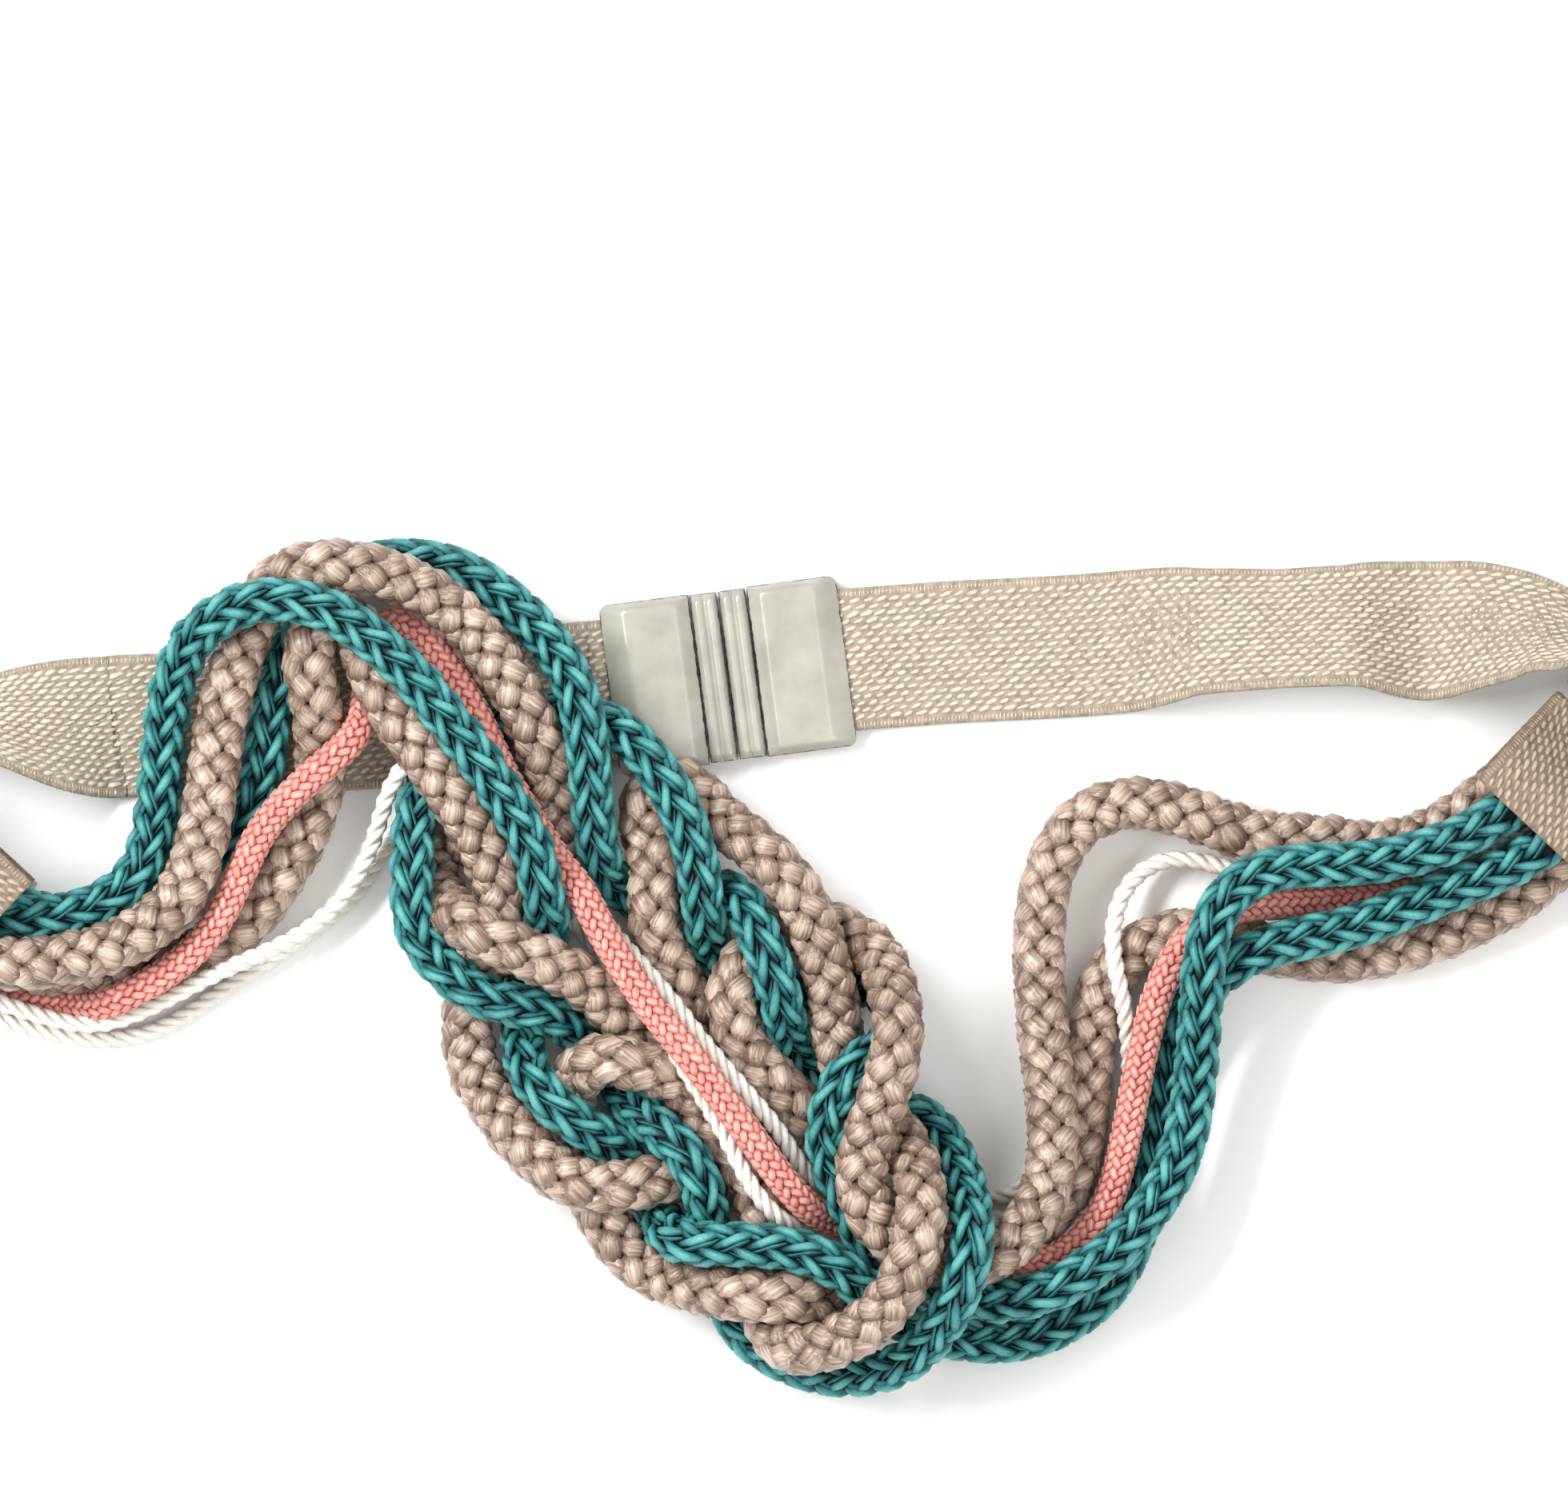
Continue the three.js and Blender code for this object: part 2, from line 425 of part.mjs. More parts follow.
// An elastic band swept through its table of sections, with a plain rectangular section.
function strap(rows) {
  const curveOf = (list) => new THREE.CatmullRomCurve3(list, false, 'catmullrom');
  const middle = curveOf(rows.map(([x, y, z]) => new THREE.Vector3(x, y, z)));
  const banks = curveOf(rows.map((row) => new THREE.Vector3(row[3], 0, 0)));
  const up = new THREE.Vector3(0, 0, 1);
  const rings = [];
  for (let step = 0; step <= STRAP_STEPS; step++) {
    const t = step / STRAP_STEPS;
    const centre = middle.getPoint(t);
    const along = middle.getTangent(t);
    const left = new THREE.Vector3().crossVectors(up, along).normalize();
    const across = left.applyAxisAngle(along, -radians(banks.getPoint(t).x));
    const normal = new THREE.Vector3().crossVectors(along, across).normalize();
    const ring = [];
    for (const [side, face] of [[1, 1], [1, -1], [0, -1], [-1, -1], [-1, 1], [0, 1]]) {
      const corner = centre.clone().addScaledVector(across, side * STRAP_WIDTH / 2);
      ring.push(corner.addScaledVector(normal, face * STRAP_THICKNESS / 2).toArray());
    }
    rings.push(ring);
  }
  return loft(rings);
}

// The strap's end folded round the cords: two layers that open like a duck's bill.
function tab(mouth) {
  const seat = TAB_MOUTH / 2 + STRAP_THICKNESS / 2;
  const outer = [];
  const inner = [];
  const count = 8;
  for (let k = 0; k <= count; k++) {
    const run = TAB_LENGTH * k / count;
    const open = Math.max(0, run - TAB_GRIP) / (TAB_LENGTH - TAB_GRIP);
    const half = (TAB_MOUTH / 2) * (1 + Math.cos(Math.PI * open)) / 2;
    outer.push([run, half + STRAP_THICKNESS]);
    if (half > CLEARANCE / 2 && k < count) inner.push([run, half]);
  }
  const upper = outer.map(([run, half]) => [run, seat + half]);
  const lower = outer.map(([run, half]) => [run, seat - half]).reverse();
  const pocket = inner.map(([run, half]) => [run, seat - half]);
  const ceiling = inner.map(([run, half]) => [run, seat + half]).reverse();
  const outline = [...upper, ...lower, ...pocket, ...ceiling];
  const geometry = acrossDepth(outline, STRAP_WIDTH);
  geometry.translate(0, 0, STRAP_THICKNESS / 2);
  geometry.rotateZ(radians(mouth.heading));
  return geometry.translate(mouth.x, mouth.y, 0);
}

// Pillow-shaped plate with a slot in its outer side for the strap.
function claspPlate() {
  const inner = BAR_WIDTH + CLEARANCE;
  const outer = inner + PLATE_WIDTH;
  const low = CLASP_HEIGHT - PLATE_EDGE_DROP;
  const rim = CLASP_HEIGHT - PLATE_RIM_DROP;
  const outline = [
    [inner, 0], [outer, 0], [outer, low - EDGE_ROUND], [outer - EDGE_ROUND, low + EDGE_ROUND / 2],
    [outer - OUTER_BEVEL, rim], [outer - OUTER_SLOPE, CLASP_HEIGHT], [inner + INNER_SLOPE, CLASP_HEIGHT],
    [inner + INNER_BEVEL, rim], [inner, low + EDGE_ROUND],
  ];
  const slotHalf = STRAP_WIDTH / 2 + CLEARANCE;
  const slotLow = STRAP_SEAT - STRAP_THICKNESS / 2 - CLEARANCE;
  const slotHigh = STRAP_SEAT + STRAP_THICKNESS / 2 + CLEARANCE;
  const slot = block([outer - SLOT_DEPTH, -slotHalf, slotLow], [outer + 1, slotHalf, slotHigh]);
  return toSolid(acrossDepth(outline, CLASP_DEPTH)).subtract(slot);
}

// Ridged bar that hooks behind the other half's bar.
function claspBar() {
  const from = -BAR_WIDTH;
  const to = -CLEARANCE / 2;
  const base = WEB_THICKNESS + CLEARANCE;
  const mid = (from + to) / 2;
  const top = CLASP_HEIGHT - BAR_DROP;
  const outline = [
    [from, base], [to, base], [to, top - BAR_ROUND], [to - BAR_ROUND, top], [mid + RIDGE_HALF, top],
    [mid, top - BAR_GROOVE], [mid - RIDGE_HALF, top], [from + BAR_ROUND, top], [from, top - BAR_ROUND],
  ];
  return toSolid(acrossDepth(outline, CLASP_DEPTH));
}

// One half of the clasp: its plate, its bar beyond the other's bar, and the webs between them.
function claspHalf(webs) {
  let half = claspPlate().add(claspBar());
  const plateSide = BAR_WIDTH + CLEARANCE + 0.5;
  for (const [from, to] of webs) {
    half = half.add(block([-BAR_WIDTH, from, 0], [plateSide, to, WEB_THICKNESS]));
    half = half.add(block([-BAR_WIDTH, from, 0], [-CLEARANCE, to, WEB_THICKNESS + 2 * CLEARANCE]));
  }
  return half;
}

const belt = new THREE.Group();

const cords = [
  ['teal_cord_1', TEAL_DIAMETER, TEAL], ['teal_cord_2', TEAL_DIAMETER, TEAL],
  ['taupe_cord_1', TAUPE_DIAMETER, TAUPE], ['taupe_cord_2', TAUPE_DIAMETER, TAUPE],
  ['pink_cord', PINK_DIAMETER, PINK],
  ['white_cord_1', WHITE_DIAMETER, WHITE], ['white_cord_2', WHITE_DIAMETER, WHITE],
].map(([name, diameter, finish]) => ({ name, diameter, finish, points: routeStations(name, diameter) }));
settlePile(cords);
dented(cords.map(cordTube)).forEach((tube, k) => {
  belt.add(named(cords[k].name, toGeometry(tube), cords[k].finish));
});

belt.add(named('strap_right', strap(RIGHT_STRAP), ELASTIC));
belt.add(named('strap_left', strap(LEFT_STRAP), ELASTIC));
belt.add(named('tab_right', tab(RIGHT_MOUTH), ELASTIC));
belt.add(named('tab_left', tab(LEFT_MOUTH), ELASTIC));

const clasp = new THREE.Group();
clasp.rotation.z = radians(CLASP_ANGLE);
const webEdge = CLASP_DEPTH / 2;
const rightHalf = claspHalf([[-WEB_WIDTH, WEB_WIDTH]]);
const leftHalf = claspHalf([[webEdge - WEB_WIDTH, webEdge], [-webEdge, WEB_WIDTH - webEdge]]);
clasp.add(named('clasp_right_half', toGeometry(rightHalf), ENAMEL));
const leftMesh = named('clasp_left_half', toGeometry(leftHalf), ENAMEL);
leftMesh.rotation.z = Math.PI;
clasp.add(leftMesh);
belt.add(clasp);

export default belt;
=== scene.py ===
"""Rope belt: soft cords tied in a chain knot, two knitted elastic straps and an enamelled clasp.

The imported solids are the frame. Each cord is a braid of modelled strands bent along the route
that its solid follows, each strap and tab is a knitted band, and the clasp halves are pillow-shaped
plates and ridged bars. Metres, +Z up, table at z = 0, origin under the middle of the clasp.
"""

import math

import bmesh
import bpy
import numpy as np
from bpy.props import FloatProperty, FloatVectorProperty, IntProperty, PointerProperty
from bpy.types import Operator, Panel, PropertyGroup
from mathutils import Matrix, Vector


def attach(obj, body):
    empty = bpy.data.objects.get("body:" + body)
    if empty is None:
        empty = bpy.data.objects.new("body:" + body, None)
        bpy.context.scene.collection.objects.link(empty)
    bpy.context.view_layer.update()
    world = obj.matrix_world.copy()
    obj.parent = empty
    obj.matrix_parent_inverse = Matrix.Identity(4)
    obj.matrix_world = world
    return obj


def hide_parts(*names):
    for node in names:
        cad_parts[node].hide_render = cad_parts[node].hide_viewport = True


bl_info = {
    "name": "Rope belt",
    "version": (1, 0, 0),
    "blender": (4, 5, 0),
    "location": "3D view > Sidebar > Rope belt",
    "description": "Builds a rope belt of braided cords, knitted elastic and an enamelled clasp",
    "category": "Add Mesh",
}

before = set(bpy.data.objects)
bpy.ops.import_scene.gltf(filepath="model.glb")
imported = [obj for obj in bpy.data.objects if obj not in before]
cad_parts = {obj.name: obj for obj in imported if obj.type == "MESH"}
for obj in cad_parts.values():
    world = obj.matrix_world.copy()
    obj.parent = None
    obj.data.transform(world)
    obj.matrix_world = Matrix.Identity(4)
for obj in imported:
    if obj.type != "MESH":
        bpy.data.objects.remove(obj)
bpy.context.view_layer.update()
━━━
== Stated task ==
Within the material above, transcribe exactly the lines that run from the line holding "belt.add(named('strap_right', strap(RIGHT_STRAP), ELASTIC));" through the line holding "bpy.context.scene.collection.objects.link(empty)".

== Task answer ==
belt.add(named('strap_right', strap(RIGHT_STRAP), ELASTIC));
belt.add(named('strap_left', strap(LEFT_STRAP), ELASTIC));
belt.add(named('tab_right', tab(RIGHT_MOUTH), ELASTIC));
belt.add(named('tab_left', tab(LEFT_MOUTH), ELASTIC));

const clasp = new THREE.Group();
clasp.rotation.z = radians(CLASP_ANGLE);
const webEdge = CLASP_DEPTH / 2;
const rightHalf = claspHalf([[-WEB_WIDTH, WEB_WIDTH]]);
const leftHalf = claspHalf([[webEdge - WEB_WIDTH, webEdge], [-webEdge, WEB_WIDTH - webEdge]]);
clasp.add(named('clasp_right_half', toGeometry(rightHalf), ENAMEL));
const leftMesh = named('clasp_left_half', toGeometry(leftHalf), ENAMEL);
leftMesh.rotation.z = Math.PI;
clasp.add(leftMesh);
belt.add(clasp);

export default belt;
=== scene.py ===
"""Rope belt: soft cords tied in a chain knot, two knitted elastic straps and an enamelled clasp.

The imported solids are the frame. Each cord is a braid of modelled strands bent along the route
that its solid follows, each strap and tab is a knitted band, and the clasp halves are pillow-shaped
plates and ridged bars. Metres, +Z up, table at z = 0, origin under the middle of the clasp.
"""

import math

import bmesh
import bpy
import numpy as np
from bpy.props import FloatProperty, FloatVectorProperty, IntProperty, PointerProperty
from bpy.types import Operator, Panel, PropertyGroup
from mathutils import Matrix, Vector


def attach(obj, body):
    empty = bpy.data.objects.get("body:" + body)
    if empty is None:
        empty = bpy.data.objects.new("body:" + body, None)
        bpy.context.scene.collection.objects.link(empty)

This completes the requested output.